Наташу хвалит, разговор
С отцом ее заводит:
«У вас товар, у нас купец,
Собою парень молодец,
И статный и проворный,
Не вздорный, не зазорный»…
 

«И такова вся эта баллада, от первого до последнего слова! – продолжает Белинский. – В народных русских песнях вместе взятых не больше русской народности, сколько заключено ее в этой балладе. Но не в таких произведения должно видеть образцы проникнутых национальным духом поэтических созданий»… Ого, неожиданный оборот! Стало быть, и «Онегин» с его персонажами из высшего класса, и еще более страшно далекий от народа «Герой нашего времени»… Но дадим слово самому Виссариону Григорьевичу – что он мыслит о сочинениях наших выдающихся поэтов, написанных в «народном стиле»?

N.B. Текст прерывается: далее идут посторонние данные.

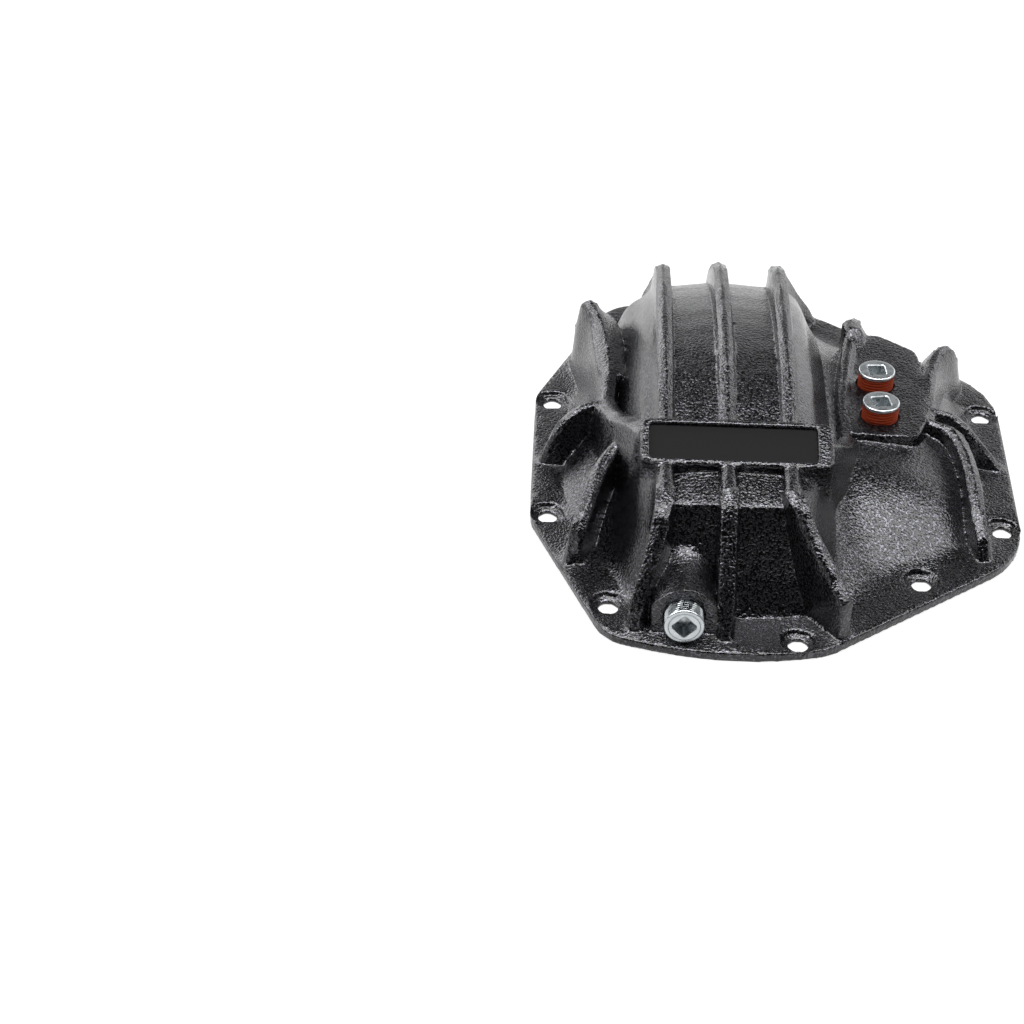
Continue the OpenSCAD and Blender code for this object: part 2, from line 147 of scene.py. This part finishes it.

«Мир, так верно и ярко изображенный в ней (балладе «Жених»), слишком доступен для всякого таланта уже по слишком резкой его особенности. Сверх того, он так тесен, мелок и немногосложен, что истинный талант не долго будет воспроизводить его, если не захочет, чтоб его произведения были односторонни, однообразны, скучны и, наконец, пошлы, несмотря на все их достоинства. Вот почему человек с талантом делает обыкновенно не более одной или, много, двух попыток в таком роде… Лермонтова «Песня про царя Ивана Васильевича, молодого опричника и удалого купца Калашникова», не превосходя пушкинского «Жениха» со стороны формы, слишком много превосходит его со стороны содержания. Это – поэма, в сравнении с которою ничтожны все богатырские народно-русские поэмы, собранные Киршею Даниловым. И между тем «Песня» Лермонтова была не более как опыт таланта, проба пера, и очевидно, что Лермонтов никогда ничего больше не написал бы в этом роде. В этой песне Лермонтов взял все, что только мог ему представить сборник Дирши Данилова, и новая попытка в этом роде была бы по необходимости повторением одного и того же – старые погудки на новый лад. Чувства и страсти людей этого мира так однообразны и несложны, что все это легко исчерпывается до дна одним произведением сильного таланта. Разнообразие страстей, тонкие до бесконечности оттенки чувств, бесчисленно многосложные отношения людей, общественные и частные, – вот где богатая почва для цветов поэзии, и эту почву может приготовить только сильно развивающаяся или развившаяся цивилизация…»

Белинский пристрастен к Лермонтову не только как земляк; он вообще «жаден» до любого таланта и готов в своих статьях восхищаться каждым бриллиантом поэзии и прозы, какие только появляются в русской словесности. О «Купце Калашникове» он высказывается совершенно ясно: одного раза достаточно.

Что ж, Лермонтов действительно больше к «гуслям» не возвращался. Что вовсе не сделало нашего великого поэта менее русским и менее народным. Для того чтобы быть русским, не обязательно рядиться в тулуп и говорить на «о». Гораздо лучше оставаться самим собой.